When I was in ninth grade, my English teacher assigned George Orwell’s 1984, one of 1,600 books that have recently been banned from school systems across the country. 1984 freaked me out! Especially when Winston Smith, the protagonist, has a dream about a mysterious dark-eyed woman.

Orwell wrote: “With what seemed a single movement she tore off her clothes and flung them disdainfully aside. With its grace and carelessness it seemed to annihilate a whole culture, a whole system of thought, as though Big Brother and the Party and the Thought Police could all be swept into nothingness by a single splendid movement of the arm.”

Strong stuff for a 14-year-old! But also, necessary stuff.

Elsewhere in 1984, Orwell commented on Big Brother’s taste in literature: “The best books... are those that tell you what you know already.”

Enter the librarians. Their mission is to address what kids don’t know already and curate a collection of beliefs, experiences, and backgrounds that challenge them to think in new ways. No wonder librarians are feeling pressure from school boards and parent groups, with a few death threats thrown in, because that’s who we are these days. We used to think of librarians as nerdy, bespectacled, and meek. Now they need superpowers to defend the shelves—and themselves—against marauders.

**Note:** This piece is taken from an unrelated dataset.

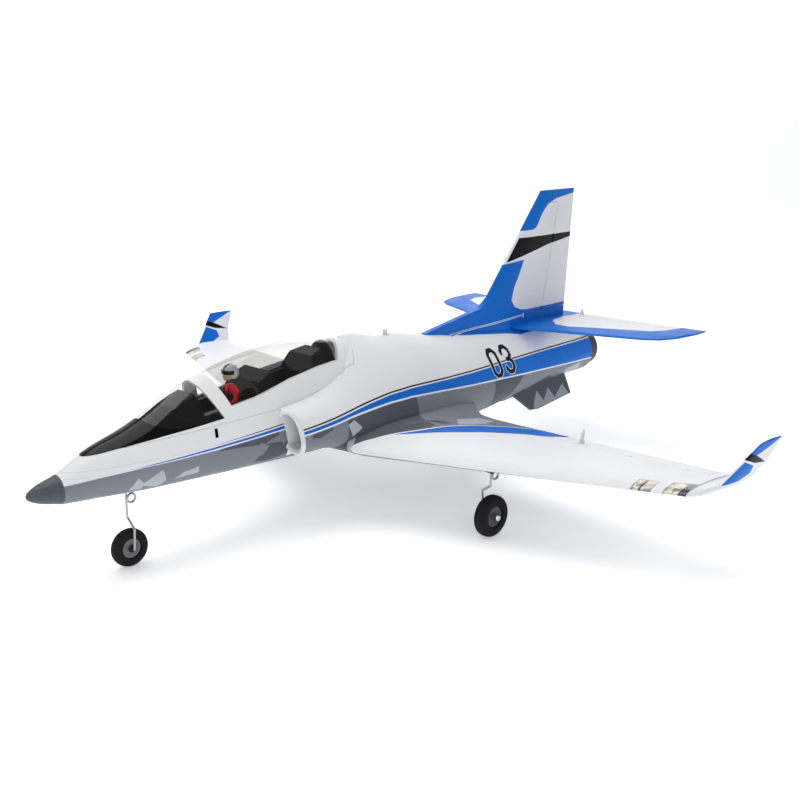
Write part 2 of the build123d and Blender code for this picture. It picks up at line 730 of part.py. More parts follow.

This week, a parent in Douglas County challenged four books with gay and “alternative” themes. One of them is called The Hips on the Drag Queen Go Swish, Swish, Swish, by somebody called—I kid you not—L’il Hot Mess. It’s like “The Wheels on the Bus,” only with a 'be yourself' theme. Thanks for that, L’il Hot Mess! All of the threatened books deal with gender roles and relationship questions. Have you ever known a teenager who wasn’t confused by that stuff? That’s why these books are worth fighting for. The library board unanimously rejected the man’s request.

The Greeley Board of Educationrecently stood up to parent challenges on four other books. The school food fights have moved from the cafeteria to the library, with parents lobbing the tomatoes.

If librarians are the new referees in the culture wars, where does that leave the kids they serve? Especially the weird, frightened, and different ones? They’re seeing the world from the outside—or possibly, from way ahead of the rest of us.

But who can see better, or more objectively, than a kid—or a writer—who stands apart? The weird kids especially need reassurance that their perspectives are valuable.

The right book—the kind a librarian knows to recommend—can open a door to an unimagined world. One that’s unimaginable to parents, to the school board, to the internet crank. But it may be the world that a 12-year-old grows up to live in, because she helps create it herself.

Peter Moore is a writer and illustrator living in Fort Collins. He is a columnist/cartoonist for the Colorado Sun, and posts drawings and commentary at petermoore.substack.com. In former lifetimes he was editor of Men’s Health, interim editor of Backpacker, and articles editor (no foolin’) of Playboy.